The first time he left was awful. On March 3rd, 5 months or so into our relationship, he packed his bags and went to Thailand. He had his return flight booked for 90 days after his departure (because of visa requirements) but he was interviewing for jobs as a French teacher and was committed to making a life for himself there. We didn’t know when we would be able to see each other face to face again, but I was fully prepared to visit him during the summer holidays, to test the water and see if I could be happy living there too. However, as I place importance on being able to speak the local language in the country you live in, I would generally like to live in countries where world lingua francas are spoken (like Spanish and Mandarin Chinese) as I would be more motivated to learn them. I would love to visit Thailand, but I wasn’t sure if living there was right for me.

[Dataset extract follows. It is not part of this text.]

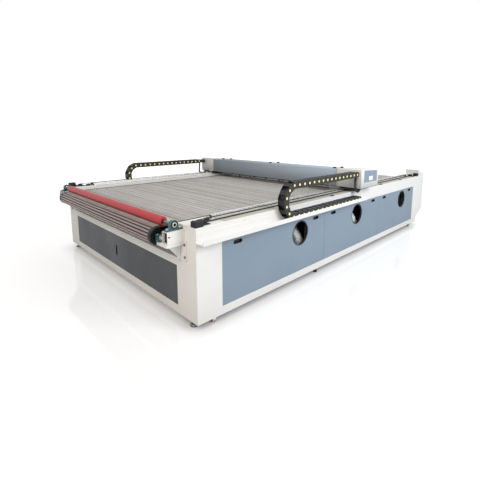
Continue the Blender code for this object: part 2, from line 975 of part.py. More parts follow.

I assumed that learning Thai would be a lot trickier than learning Spanish and French, and I didn’t want to live in a country where I wasn’t at least in the process of learning the local lingo.

In the end, he decided not to take any of the jobs he was offered, reasoning that he wanted to be with me and that returning to work his regular summer job (as a manager for a language learning camp for adolescents) was a better option than working in a remote village in Thailand. After 3 months apart we saw each other for 7 blissful days in May (in Madrid) before he went off again (to work in Ireland). I was upset at the airport, but this time was different because we knew exactly when we were going to see each other again, which made all the difference.

2 months later, I arrived in France to spend 5 weeks with Yoann in his parents’ house in Brittany, and now I’m off on my 5 month trip, which consists of:

2 months in Milwaukee

1.5 months in Honduras

3 weeks in Costa Rica

1 week in San Francisco

1 week in Wales

In the weeks leading up to leaving France, I was dreading the goodbye at the airport. You count the days, and then the hours, then the minutes that you have left together, and then you are desperate for one more kiss, one last touch of their skin. It’s horrific. I’ve done it 3 times now and although it doesn’t get any easier, you do get to know “what to expect”, like how you will feel terrible on the actual day that you leave so it is much better to pack and do errands at leisure the week before your departure date so you have more free time to say goodbye “properly” to your partner.

Previously, it had been Yoann leaving me, but this time it was the other way around. It was a terrible feeling to be leaving him, but I knew that I wouldn’t have been able to live with myself if I hadn’t gone through with this trip that I had had planned for so long. I’m not sure if I’m a feminist, but I do believe that it is important for both parties in a romantic relationship to have their own lives and dreams which are separate from their partner’s. I think it’s healthy that your partner is not “your life”, but a bonus, like the icing on the top of a cake.

There are a lot of benefits to travelling solo. It teaches me about  myself, and to listen to what I want and need. My relationship with myself is the most important one for me; it colours how I feel about every other thing (both big and small) that happens in my life. Also, having this kind of relationship with a partner has helped me to learn how to let go and live in the present, enjoying the moment, instead of getting caught up in “planning” future events, which is often just worrying in disguise. Our plans have changed many times, but our objective (to be together in a place where we can both thrive) is the same.

By the time that Yoann and I see each other again in February 2014, we will have been in a monogamous relationship for 16 months, 10 of those spent as a “long distance” couple, and 8 of those months will have been spent on different continents. I recently read an excellent book on polyamory and open relationships called the “Ethical Slut”, which has opened my eyes to what I really want. Although I’ve decided that polyamory is not for me, I considered the ethos of the book to be “love yourself before you love others”, and I can really get on board with that.

I want to use this time away from everyone and everything that I know to focus on my relationship with myself, and work out what my are my aspirations (based on my core values). It’s something that I want to do before I move in with my partner, before I enter the dangerous phase where “I” becomes “we”. I want us to be a solid partnership, and I think that my personal development is an important element to that. Hopefully this experience will make our relationship (which is long term and serious) stronger, giving us the time and space to both work out who we are as individuals. If what we have together is strong enough to survive this separation, then surely it’s strong enough to survive anything!